Open Questions and FAQ

Even after choosing a cadence model, teams often have lingering questions. Here are answers to some of the most common ones.

How often should we change our cadence?

There is no fixed interval, but a good practice is to review the cadence every quarter. If the team's size, goals, or environment have changed, the cadence should change too. Some teams do a quick retrospective on their meetings as part of their quarterly planning.

What if stakeholders don't attend the review?

If stakeholders are not attending, the review may not be providing enough value to them. Consider whether the review is too long, too detailed, or too early in the process. Alternatively, the stakeholders may not see the review as a decision-making forum. Try sending a one-page summary before the meeting and asking for specific decisions to be made during the meeting. If they still don't attend, it may be a signal that the review is not needed.

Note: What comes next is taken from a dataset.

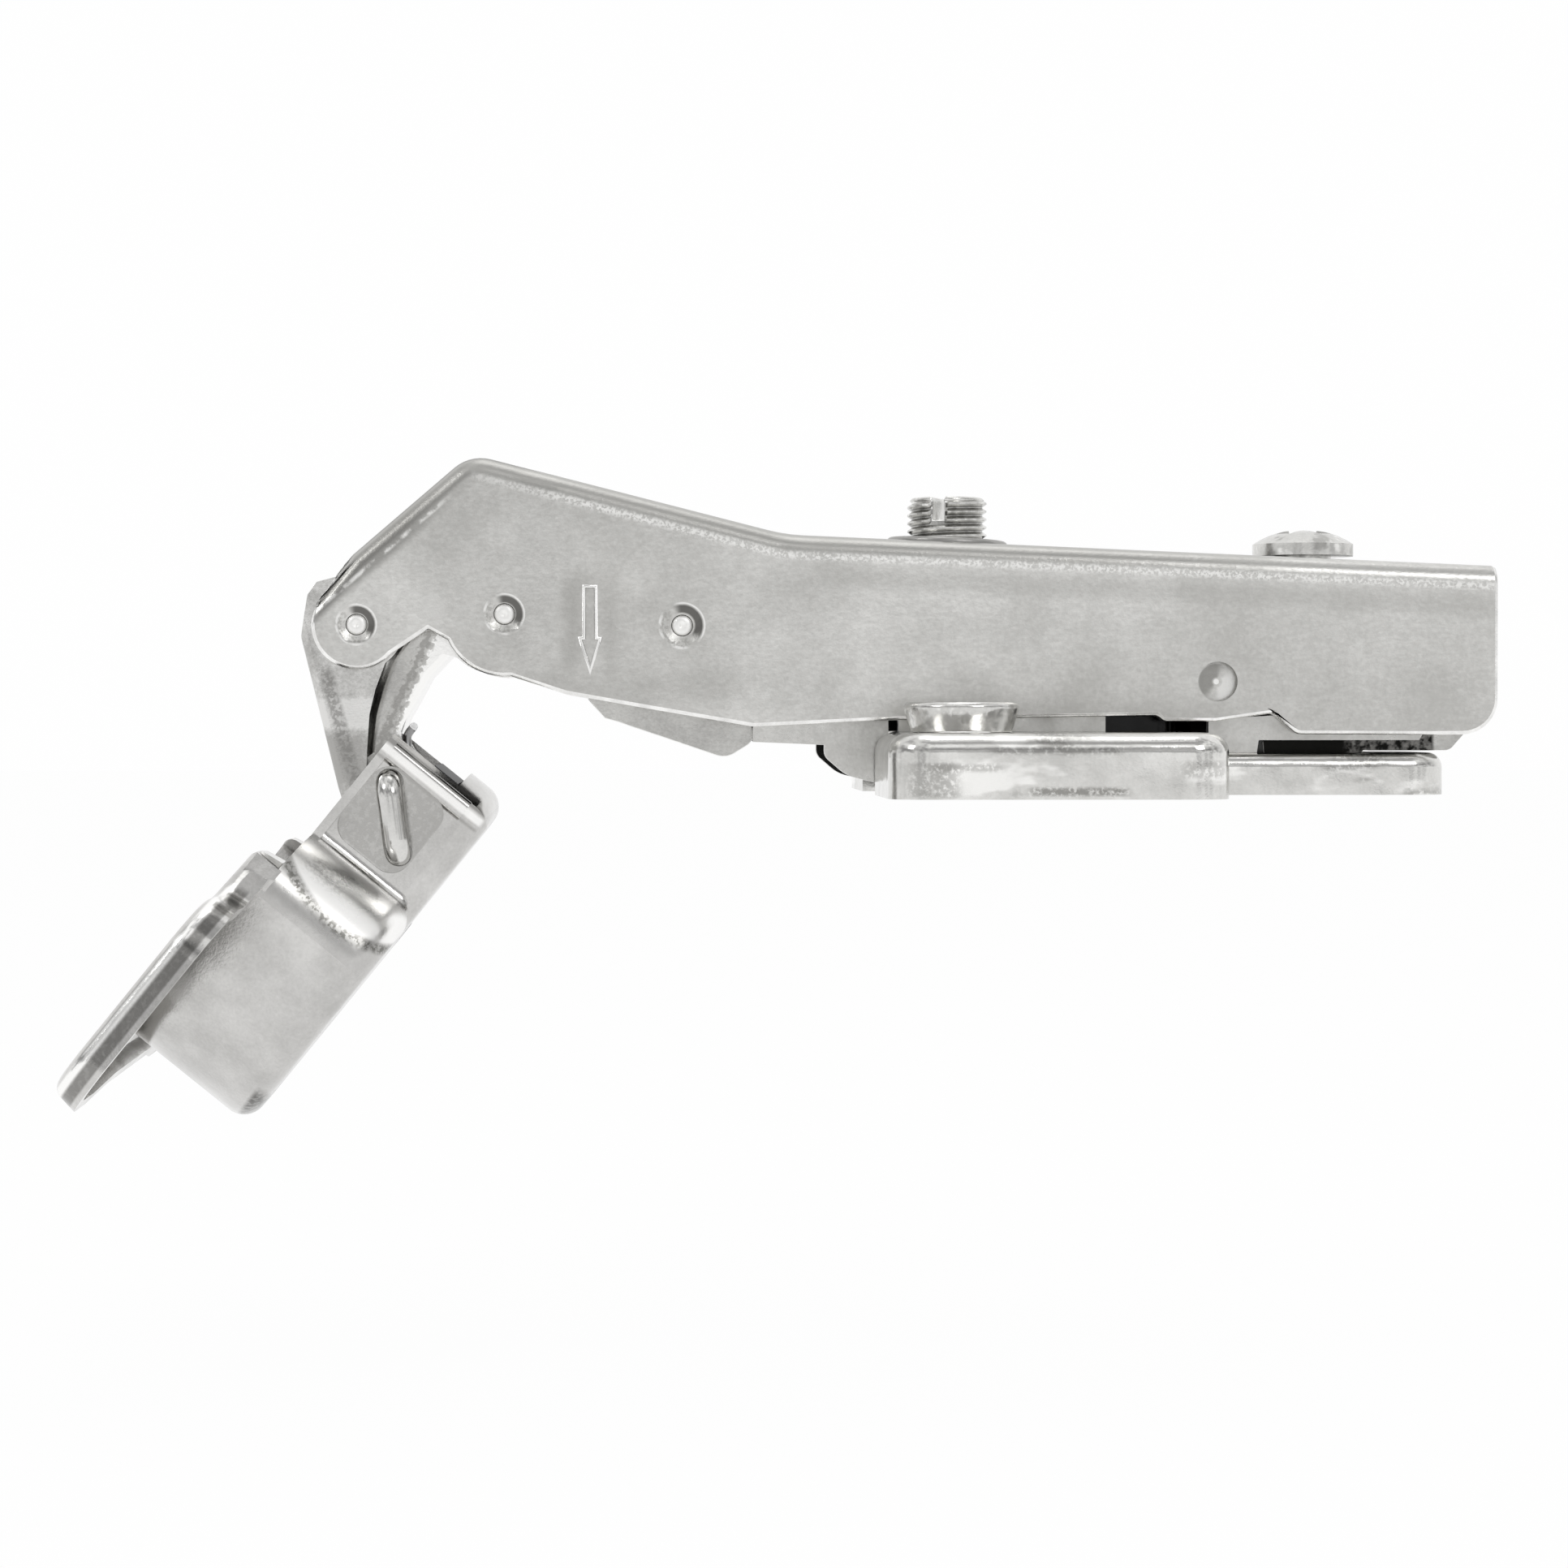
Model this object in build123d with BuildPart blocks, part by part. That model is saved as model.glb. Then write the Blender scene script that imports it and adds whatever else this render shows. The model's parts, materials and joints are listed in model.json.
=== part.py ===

Should we have different cadences for different teams?

Yes, absolutely. Different teams have different work rhythms. A data science team exploring new models may need longer cycles than a product team shipping features. The key is to ensure that the cadences are aligned at the points where teams need to synchronize. For example, the product team's sprint review might be the input for the data team's monthly planning.

How do we handle remote or asynchronous teams?

Remote teams can adapt cadences to async formats. A daily standup can be a text-based update in a shared channel. A sprint review can be a recorded demo with comments. The important thing is to maintain the rhythm of inspection and adaptation, even if the format changes. Some remote teams find that a weekly synchronous video call is essential for building trust, even if the daily updates are async.

What is the minimum viable cadence?

The minimum viable cadence is the simplest rhythm that provides enough alignment to avoid major missteps. For many teams, this is a weekly 30-minute check-in where each person shares one key accomplishment, one priority for the week, and one blocker. If that is not enough, add more structure. If it is too much, remove it. The goal is to find the smallest cadence that keeps the team moving in the same direction.

Summary and Next Experiments

Operational cadence systems are powerful tools for alignment, but they are not one-size-fits-all. The three models we compared—daily standups, weekly sprint reviews, and monthly business reviews—each have strengths and weaknesses. The right choice depends on team size, work type, organizational maturity, and cultural readiness. The most important lesson is that cadence must serve the work, not the other way around.

If you are unsure where to start, try these three experiments over the next month:

  1. Audit your current meetings. For one week, track every recurring meeting. Note its purpose, duration, and whether decisions were made. If a meeting does not produce a decision or a clear action, consider cancelling it or changing its format.
  2. Try a different frequency. If you are on a two-week sprint cycle, try a one-week cycle for one month. If you are on a monthly review, try a weekly 15-minute checkpoint. Observe whether the increased frequency improves alignment or just adds overhead.
  3. Run a cadence retrospective. In your next team retrospective, include a section on meetings. Ask: Which meetings feel useful? Which feel like a waste? What would we change? Use the answers to redesign your cadence.

Operational cadence is not a destination; it is a continuous practice. The teams that get it right are not the ones that find the perfect rhythm and stick to it forever. They are the ones that regularly question their rhythms and adjust as their work evolves. Start with a simple cadence, observe the results, and iterate. Your team's rhythm will thank you.